Jelly Bean is only Android 4.1? How the innovation curve makes it easy to become jaded

Word that the next generation of Android, dubbed Jelly Bean, could really be Android 4.1 instead of a higher number such as Android 5.0, sounded a little depressing to me, since I'd been hoping for a major update from Google.

We'll know more probably next Wednesday when Google I/O opens in San Francisco and Google offers the latest info on Android. If you hadn't  heard, somebody reported on the Web that he found Jelly Bean linked to Android 4.1 while ordering a phone online, apparently. But we really don't know many details about what Jelly Bean will include.

My colleague, JR Raphael, offered the perspective that it would be hard to have another major release from Google right after Ice Cream Sandwich, Android 4.0, and he's probably right.  I admit that I'm still pretty dazzled by some of what ICS offers, including a data usage meter that is going to be the single most important tool for any smartphone owner going forward.

Once AT&T joins Verizon Wireless in setting up shared data plans,  I can see us all spending half our days looking at data usage tools and  worrying if the colleagues and family members in our shared data groups are watching out not to break the bank. In a future scenario, one member of the data sharing group may send out a nervous text message:

"Larry, watch out!! We are nearing our data limit!!! If you push us over our monthly limit, you are paying for the dang overage. Larry, are you listening??? You already owe us all about 1,000 beers, dude. Sheesh, dude."

Anyway, if Jelly Bean is JUST Android 4.1, then maybe I have to adjust my expectations a little.  It is probably an important release, to somebody anyway, and certainly the engineers who created it.  

June has been a month full of big wireless and mobile news, and this past week's Microsoft news was no exception.  Microsoft launched two Surface tablets branded with the Microsoft name, then two days later popped out eight features of the coming Windows Phone 8.  The possibility it might build its own phones (through a contract manufacturer) is tantalizing, a reminder that Google's Nexus concept (following Apple's lead) might really be the way to go.

As I was hearing the first of Microsoft's news in a Hollywood studio on Monday, I noticed how most of the room full of journalists was intent on typing away or shooting photos of the new Surface tablet being held by Steve Ballmer.  At one point, when the Microsoft crew held up a Surface tablet with a Touch Cover that doubles as a keyboard attached, some of Microsoft's plants in the audience clapped loudly, almost as a reminder to the quiet scribes that "this is a pretty big deal, dudes."  PR teams for all the vendors plant supporters in the halls where they make announcements all the time, but this time they caught my attention.  

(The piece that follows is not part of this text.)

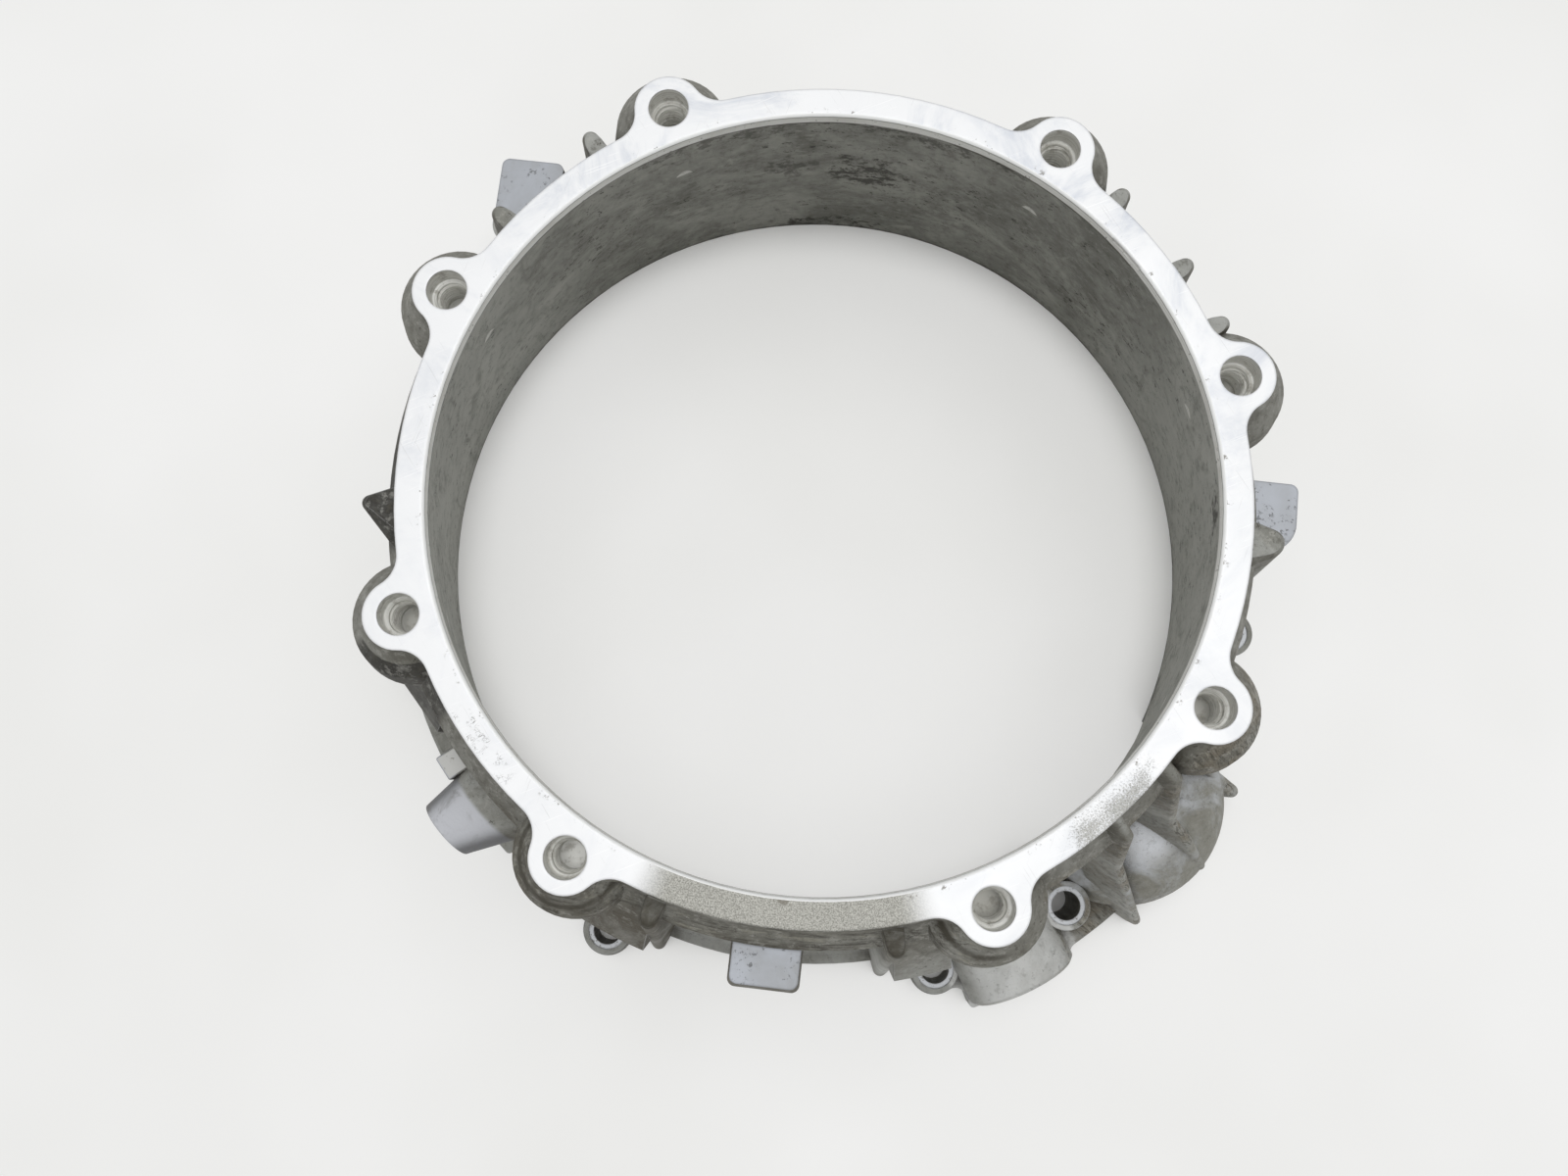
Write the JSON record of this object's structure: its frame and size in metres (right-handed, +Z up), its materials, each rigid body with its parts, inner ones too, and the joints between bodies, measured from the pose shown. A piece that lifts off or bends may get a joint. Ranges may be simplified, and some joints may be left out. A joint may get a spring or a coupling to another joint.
{
  "type": "transmission bell housing",
  "caption": "Cast aluminium transmission bell housing with an eared transmission flange, ribbed flared wall, engine flange with bolt bosses and a starter pocket.",
  "frame": {"origin": "on the bore axis, in the plane of the engine face on which the casting stands", "axes": "+Z up along the bore axis towards the transmission face, +Y along the symmetry axis of the transmission bolt holes, away from the starter pocket"},
  "size_m": [0.3957, 0.3852, 0.158],
  "materials": {
    "cast_aluminium": "as cast, with machined faces"
  },
  "bodies": {
    "root": {"bell_housing": "cast_aluminium"}
  },
  "joints": []
}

Sure, there are tons of keybaord attachments for the iPad already, but this was Microsoft's first try, using Microsoft engineers and designers to do so for the first time, I realized.  At one point, reporters got tabletop demos , very short ones, from product managers and engineers/ designers who designed the magnesium Surface tablets and the Touch Cover and Type Cover that can be attached. These presenters all had prepared remarks, which they hurried through, taking very few questions as we got to hold the new devices momentarily.  Some of these presenters were very young, but they were from pretty diverse backgrounds with different accents. To a certain extent, they made me chuckle because they were trying so hard to show how magical their creations were, while sticking to the prepared script.  Some were sweating, others were laughing, pointing proudly to their inventions as if they were young puppies that had finally learned to take a command to sit.

They seemed so earnest.

Whether Microsoft succeeds with its tablets is not my point, because so much of consumer technology comes down to factors not aligned with good engineering.  Marketing, proper investment and timing are vital factors, as we know from following Apple and the iPad and iPhone.

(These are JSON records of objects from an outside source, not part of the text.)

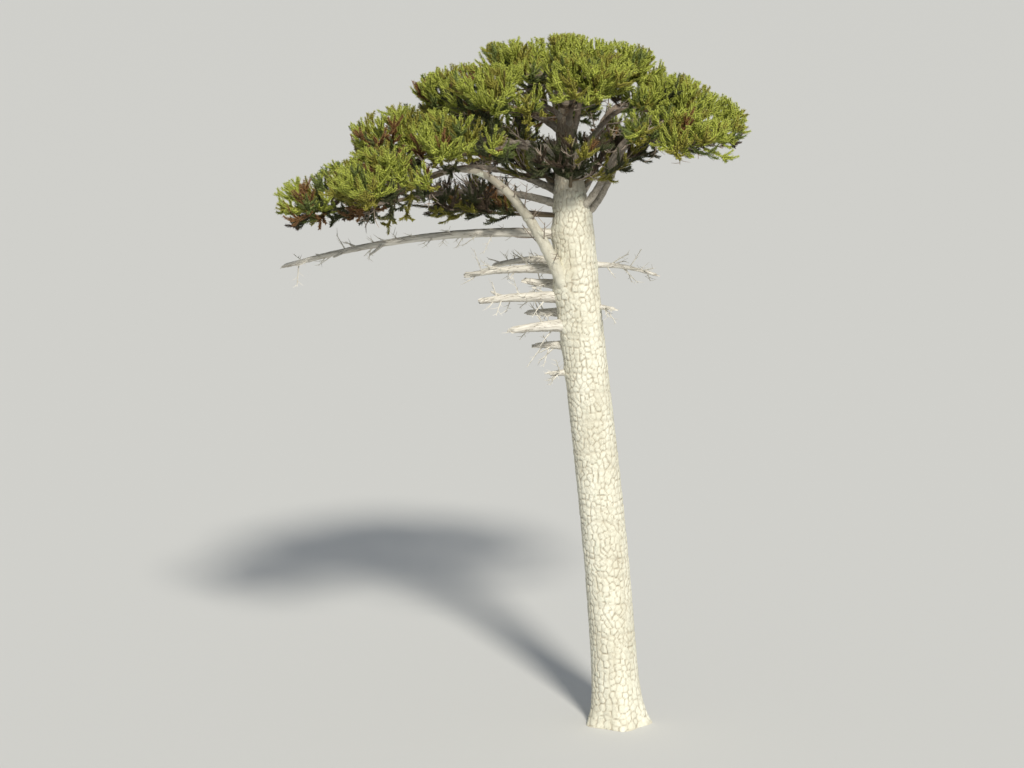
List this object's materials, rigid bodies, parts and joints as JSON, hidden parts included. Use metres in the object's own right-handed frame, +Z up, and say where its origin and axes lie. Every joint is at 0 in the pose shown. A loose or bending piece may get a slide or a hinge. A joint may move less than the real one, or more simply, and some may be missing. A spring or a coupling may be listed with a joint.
{
  "type": "monkey puzzle tree",
  "caption": "Old evergreen conifer: a tall, bare, pale trunk with a slight lean under a one-sided umbrella crown of spiky, rope-like shoots, with dead limbs below it.",
  "frame": {"origin": "middle of the flat cut under the trunk, at ground level", "axes": "+Z up, +X to the right as the picture shows the tree, +Y away from its camera; the trunk leans and the crown reaches further towards -X"},
  "size_m": [15.0334, 13.4372, 22.672],
  "materials": {
    "bark": "pale cream-grey plated bark, dry and rough",
    "limb_bark": "grey-brown ringed bark, rough, paler under the boughs",
    "dead_wood": "weathered bare wood, silver-grey, dry",
    "foliage": "stiff, leathery yellow-green to olive scale leaves, with some rusty dead ones below"
  },
  "bodies": {
    "root": {"trunk": "bark", "bough_lower_1": "limb_bark", "bough_lower_2": "limb_bark", "bough_lower_3": "limb_bark", "bough_lower_4": "limb_bark", "bough_lower_5": "limb_bark", "bough_lower_6": "limb_bark", "bough_lower_8": "limb_bark", "bough_middle_1": "limb_bark", "bough_middle_2": "limb_bark", "bough_middle_3": "limb_bark", "bough_middle_4": "limb_bark", "bough_middle_5": "limb_bark", "bough_middle_7": "limb_bark", "bough_upper_1": "limb_bark", "bough_upper_2": "limb_bark", "bough_upper_3": "limb_bark", "bough_upper_4": "limb_bark", "bough_upper_5": "limb_bark", "bough_crest_1": "limb_bark", "bough_crest_2": "limb_bark", "bough_crest_3": "limb_bark", "dead_limb_1": "dead_wood", "dead_limb_2": "dead_wood", "dead_limb_3": "dead_wood", "dead_limb_4": "dead_wood", "dead_limb_5": "dead_wood", "broken_stub_1": "dead_wood", "broken_stub_2": "dead_wood", "broken_stub_3": "dead_wood", "broken_stub_4": "dead_wood", "broken_stub_5": "dead_wood", "broken_stub_6": "dead_wood", "foliage_lower_1": "foliage", "foliage_lower_2": "foliage", "foliage_lower_3": "foliage", "foliage_lower_4": "foliage", "foliage_lower_5": "foliage", "foliage_lower_6": "foliage", "foliage_lower_8": "foliage", "foliage_middle_1": "foliage", "foliage_middle_2": "foliage", "foliage_middle_3": "foliage", "foliage_middle_4": "foliage", "foliage_middle_5": "foliage", "foliage_middle_7": "foliage", "foliage_upper_1": "foliage", "foliage_upper_2": "foliage", "foliage_upper_3": "foliage", "foliage_upper_4": "foliage", "foliage_upper_5": "foliage", "foliage_crest_1": "foliage", "foliage_crest_2": "foliage", "foliage_crest_3": "foliage", "foliage_leader": "foliage", "foliage_inner_1": "foliage", "foliage_inner_2": "foliage", "foliage_inner_3": "foliage", "foliage_inner_4": "foliage", "foliage_inner_5": "foliage"}
  },
  "joints": []
}
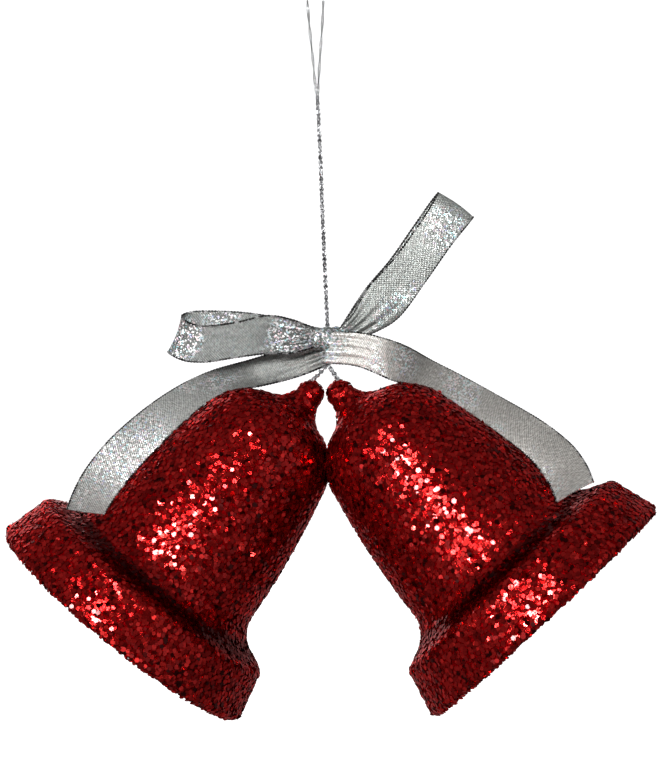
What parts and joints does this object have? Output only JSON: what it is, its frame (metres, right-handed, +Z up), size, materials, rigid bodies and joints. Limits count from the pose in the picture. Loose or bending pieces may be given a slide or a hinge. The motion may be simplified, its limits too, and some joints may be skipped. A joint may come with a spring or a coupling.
{
  "type": "hanging double bell ornament",
  "caption": "Pair of red glittered bells with clappers, hung on cords under a silver ribbon bow, with a looped cord to hang it from a hook or branch.",
  "frame": {"origin": "top of the hanging loop, where the hook or branch carries it", "axes": "+X to the right, +Y away from the viewer, +Z up"},
  "size_m": [0.1603, 0.0838, 0.1918],
  "materials": {
    "silver_cord": "satin",
    "ribbon": "satin",
    "bell_foam": "matte",
    "glitter": "gloss",
    "bead": "gloss"
  },
  "bodies": {
    "hanger": {"hanging_cord": "silver_cord"},
    "bow": {"bow_knot": "ribbon", "cord_knot": "silver_cord", "bow_left_loop": "ribbon", "bow_right_loop": "ribbon", "left_tail_root": "ribbon", "right_tail_root": "ribbon"},
    "left_leg": {"left_leg_cord": "silver_cord"},
    "left_bell": {"left_bell_shell": "bell_foam", "left_glitter_coat": "glitter", "left_crown_cord": "silver_cord"},
    "left_clapper": {"left_clapper_cord": "silver_cord", "left_clapper_bead": "bead", "left_clapper_end_knot": "silver_cord"},
    "left_tail": {"left_tail": "ribbon"},
    "right_leg": {"right_leg_cord": "silver_cord"},
    "right_bell": {"right_bell_shell": "bell_foam", "right_glitter_coat": "glitter", "right_crown_cord": "silver_cord"},
    "right_clapper": {"right_clapper_cord": "silver_cord", "right_clapper_bead": "bead", "right_clapper_end_knot": "silver_cord"},
    "right_tail": {"right_tail": "ribbon"}
  },
  "joints": [
    {"name": "ornament_twist", "type": "hinge", "parent": "hanger", "child": "bow", "pos_m": [0.0033, 0, -0.09393], "axis": [0, 0, 1], "range_deg": [-180, 180]},
    {"name": "left_fore_aft_swing", "type": "hinge", "parent": "bow", "child": "left_leg", "pos_m": [0.0033, 0, -0.10353], "axis": [1, 0, 0], "range_deg": [-15, 15]},
    {"name": "left_bell_lift", "type": "hinge", "parent": "left_leg", "child": "left_bell", "pos_m": [-0.00095, 0, -0.10763], "axis": [0, 1, 0], "range_deg": [0, 15]},
    {"name": "left_tail_lift", "type": "hinge", "parent": "left_leg", "child": "left_tail", "pos_m": [-0.00095, 0, -0.10763], "axis": [0, 1, 0], "range_deg": [0, 15]},
    {"name": "left_clapper_swing", "type": "hinge", "parent": "left_bell", "child": "left_clapper", "pos_m": [-0.01088, 0, -0.123], "axis": [0, 1, 0], "range_deg": [0, 38]},
    {"name": "right_fore_aft_swing", "type": "hinge", "parent": "bow", "child": "right_leg", "pos_m": [0.0033, 0, -0.10353], "axis": [1, 0, 0], "range_deg": [-15, 15]},
    {"name": "right_bell_lift", "type": "hinge", "parent": "right_leg", "child": "right_bell", "pos_m": [0.0063, -0.00061, -0.10759], "axis": [0, -0.989, 0.1478], "range_deg": [0, 18]},
    {"name": "right_tail_lift", "type": "hinge", "parent": "right_leg", "child": "right_tail", "pos_m": [0.0063, -0.00061, -0.10759], "axis": [0, -0.989, 0.1478], "range_deg": [0, 18]},
    {"name": "right_clapper_swing", "type": "hinge", "parent": "right_bell", "child": "right_clapper", "pos_m": [0.01696, -0.00278, -0.12215], "axis": [0, -0.989, 0.1478], "range_deg": [0, 38]}
  ],
  "couplings": [
    {"joint": "left_tail_lift", "follows": "left_bell_lift", "ratio": 1},
    {"joint": "right_tail_lift", "follows": "right_bell_lift", "ratio": 1}
  ]
}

Even if the WebOS has not gone anywhere, there were many dedicated Palm OS engineers who spent a lot of time on it. They probably aren't the types who need to be celebrated by the press or the stock market, but they have contributed to a vast and growing body of knowledge and intellectual property about wireless and mobile communications.  I could celebrate the early Motorola radio engineers too, and so many others.

I sometimes feel guilty writing stories on the faults of a phone or a vendor, because mostly the entire mobile computing industry is an amazing economic juggernaut, leading so many other sectors.  App stores, for example,  have launched careers for thousands of young programmers. 

It's easy to get overly accustomed to so much progress in mobile computing field.  It's all too convenient to become jaded  and show up at the next press announcement with attitude of "whatta 'ya got for me now?" as if sizing up a welterweight contender in the Saturday night fights at the local gym.

I want to be an aggressive reporter in pointing out problems with vendors and OS's and hardware, but sometimes I just have to pause and  reflect: What's happened in the last decade in mobile computing is nothing short of amazing.